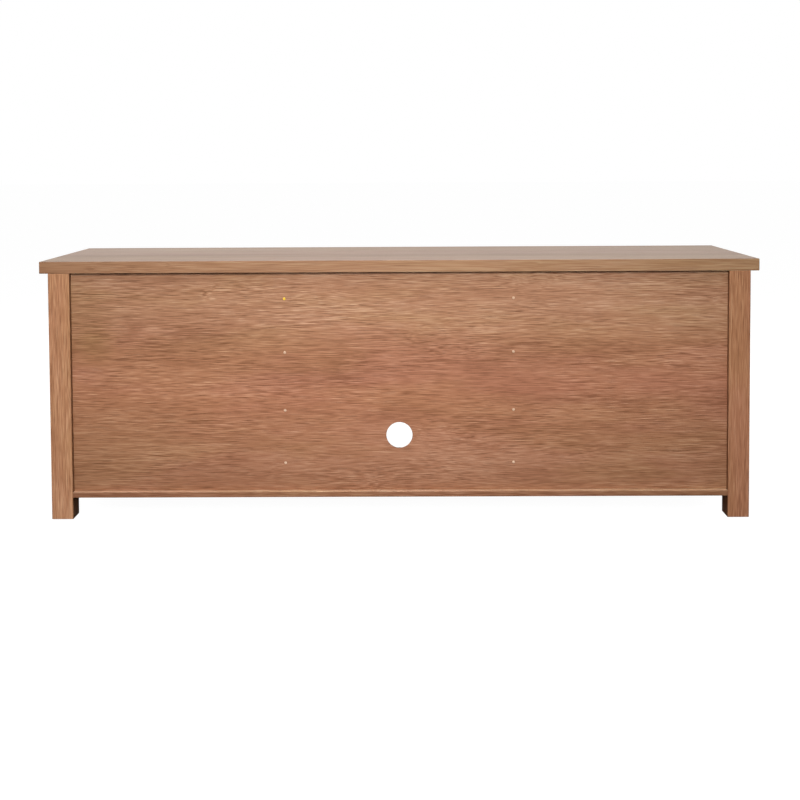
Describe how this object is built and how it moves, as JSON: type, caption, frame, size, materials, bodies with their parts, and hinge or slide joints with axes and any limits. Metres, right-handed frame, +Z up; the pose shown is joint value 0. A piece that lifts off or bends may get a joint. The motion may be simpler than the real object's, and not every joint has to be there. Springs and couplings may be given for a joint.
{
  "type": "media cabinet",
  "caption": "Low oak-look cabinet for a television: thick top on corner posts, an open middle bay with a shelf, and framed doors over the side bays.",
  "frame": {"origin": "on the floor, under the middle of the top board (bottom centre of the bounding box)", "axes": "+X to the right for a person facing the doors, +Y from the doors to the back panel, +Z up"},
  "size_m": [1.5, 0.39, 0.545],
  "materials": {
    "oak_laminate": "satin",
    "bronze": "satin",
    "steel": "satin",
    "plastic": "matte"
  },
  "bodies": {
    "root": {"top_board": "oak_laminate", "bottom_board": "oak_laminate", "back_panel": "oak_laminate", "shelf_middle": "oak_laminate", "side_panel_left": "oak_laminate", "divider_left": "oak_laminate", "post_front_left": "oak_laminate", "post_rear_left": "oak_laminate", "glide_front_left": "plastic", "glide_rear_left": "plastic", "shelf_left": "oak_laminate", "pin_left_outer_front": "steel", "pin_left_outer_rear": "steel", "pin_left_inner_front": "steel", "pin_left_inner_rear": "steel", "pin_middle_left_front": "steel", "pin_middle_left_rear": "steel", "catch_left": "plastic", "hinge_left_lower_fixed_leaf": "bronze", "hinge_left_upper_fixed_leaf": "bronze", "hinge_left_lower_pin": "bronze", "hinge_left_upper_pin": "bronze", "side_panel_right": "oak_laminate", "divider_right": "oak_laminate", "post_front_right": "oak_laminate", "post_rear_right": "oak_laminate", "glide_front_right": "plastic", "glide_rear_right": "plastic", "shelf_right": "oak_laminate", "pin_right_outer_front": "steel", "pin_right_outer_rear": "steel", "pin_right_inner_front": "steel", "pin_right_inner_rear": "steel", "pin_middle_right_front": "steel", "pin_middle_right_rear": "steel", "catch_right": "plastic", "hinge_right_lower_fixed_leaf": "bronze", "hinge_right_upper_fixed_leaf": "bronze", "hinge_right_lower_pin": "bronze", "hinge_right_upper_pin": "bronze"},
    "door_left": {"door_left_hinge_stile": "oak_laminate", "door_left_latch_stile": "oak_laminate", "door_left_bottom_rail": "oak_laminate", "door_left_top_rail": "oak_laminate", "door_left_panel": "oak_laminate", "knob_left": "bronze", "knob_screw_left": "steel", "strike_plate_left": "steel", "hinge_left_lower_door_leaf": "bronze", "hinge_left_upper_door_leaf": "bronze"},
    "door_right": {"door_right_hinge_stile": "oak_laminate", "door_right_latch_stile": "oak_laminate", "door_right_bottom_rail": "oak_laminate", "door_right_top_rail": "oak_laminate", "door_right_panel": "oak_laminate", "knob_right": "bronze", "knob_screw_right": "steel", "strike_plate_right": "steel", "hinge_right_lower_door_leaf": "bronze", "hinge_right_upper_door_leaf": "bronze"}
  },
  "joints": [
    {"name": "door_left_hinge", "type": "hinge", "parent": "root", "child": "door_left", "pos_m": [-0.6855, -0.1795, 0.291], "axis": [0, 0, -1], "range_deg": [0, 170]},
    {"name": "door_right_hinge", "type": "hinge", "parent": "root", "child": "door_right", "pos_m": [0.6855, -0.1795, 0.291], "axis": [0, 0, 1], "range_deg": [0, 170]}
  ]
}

____________________

Work instructions: Extract all lines as given.

The response:
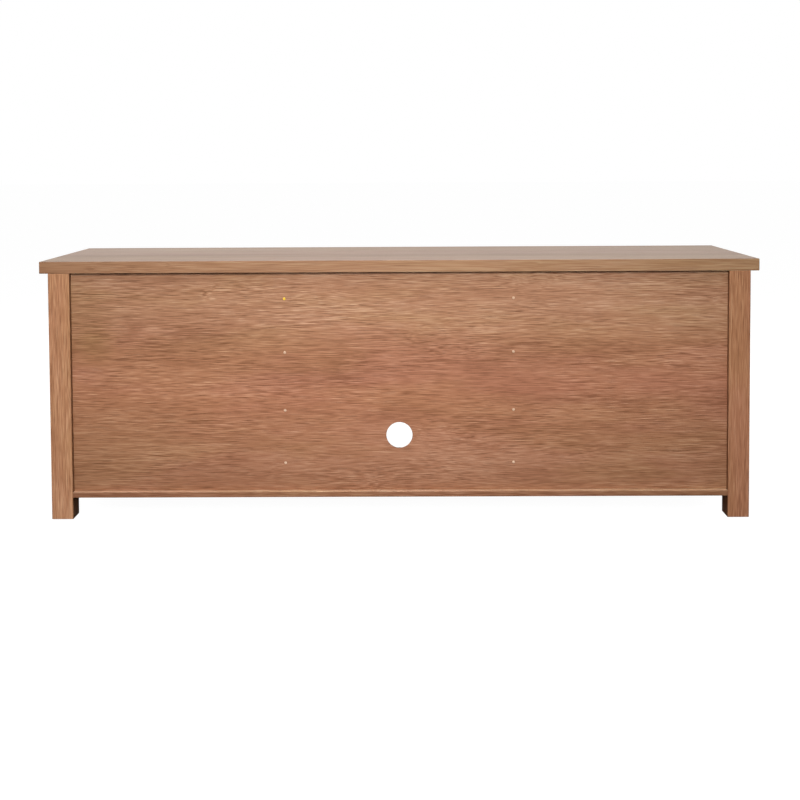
Describe how this object is built and how it moves, as JSON: type, caption, frame, size, materials, bodies with their parts, and hinge or slide joints with axes and any limits. Metres, right-handed frame, +Z up; the pose shown is joint value 0. A piece that lifts off or bends may get a joint. The motion may be simpler than the real object's, and not every joint has to be there. Springs and couplings may be given for a joint.
{
  "type": "media cabinet",
  "caption": "Low oak-look cabinet for a television: thick top on corner posts, an open middle bay with a shelf, and framed doors over the side bays.",
  "frame": {"origin": "on the floor, under the middle of the top board (bottom centre of the bounding box)", "axes": "+X to the right for a person facing the doors, +Y from the doors to the back panel, +Z up"},
  "size_m": [1.5, 0.39, 0.545],
  "materials": {
    "oak_laminate": "satin",
    "bronze": "satin",
    "steel": "satin",
    "plastic": "matte"
  },
  "bodies": {
    "root": {"top_board": "oak_laminate", "bottom_board": "oak_laminate", "back_panel": "oak_laminate", "shelf_middle": "oak_laminate", "side_panel_left": "oak_laminate", "divider_left": "oak_laminate", "post_front_left": "oak_laminate", "post_rear_left": "oak_laminate", "glide_front_left": "plastic", "glide_rear_left": "plastic", "shelf_left": "oak_laminate", "pin_left_outer_front": "steel", "pin_left_outer_rear": "steel", "pin_left_inner_front": "steel", "pin_left_inner_rear": "steel", "pin_middle_left_front": "steel", "pin_middle_left_rear": "steel", "catch_left": "plastic", "hinge_left_lower_fixed_leaf": "bronze", "hinge_left_upper_fixed_leaf": "bronze", "hinge_left_lower_pin": "bronze", "hinge_left_upper_pin": "bronze", "side_panel_right": "oak_laminate", "divider_right": "oak_laminate", "post_front_right": "oak_laminate", "post_rear_right": "oak_laminate", "glide_front_right": "plastic", "glide_rear_right": "plastic", "shelf_right": "oak_laminate", "pin_right_outer_front": "steel", "pin_right_outer_rear": "steel", "pin_right_inner_front": "steel", "pin_right_inner_rear": "steel", "pin_middle_right_front": "steel", "pin_middle_right_rear": "steel", "catch_right": "plastic", "hinge_right_lower_fixed_leaf": "bronze", "hinge_right_upper_fixed_leaf": "bronze", "hinge_right_lower_pin": "bronze", "hinge_right_upper_pin": "bronze"},
    "door_left": {"door_left_hinge_stile": "oak_laminate", "door_left_latch_stile": "oak_laminate", "door_left_bottom_rail": "oak_laminate", "door_left_top_rail": "oak_laminate", "door_left_panel": "oak_laminate", "knob_left": "bronze", "knob_screw_left": "steel", "strike_plate_left": "steel", "hinge_left_lower_door_leaf": "bronze", "hinge_left_upper_door_leaf": "bronze"},
    "door_right": {"door_right_hinge_stile": "oak_laminate", "door_right_latch_stile": "oak_laminate", "door_right_bottom_rail": "oak_laminate", "door_right_top_rail": "oak_laminate", "door_right_panel": "oak_laminate", "knob_right": "bronze", "knob_screw_right": "steel", "strike_plate_right": "steel", "hinge_right_lower_door_leaf": "bronze", "hinge_right_upper_door_leaf": "bronze"}
  },
  "joints": [
    {"name": "door_left_hinge", "type": "hinge", "parent": "root", "child": "door_left", "pos_m": [-0.6855, -0.1795, 0.291], "axis": [0, 0, -1], "range_deg": [0, 170]},
    {"name": "door_right_hinge", "type": "hinge", "parent": "root", "child": "door_right", "pos_m": [0.6855, -0.1795, 0.291], "axis": [0, 0, 1], "range_deg": [0, 170]}
  ]
}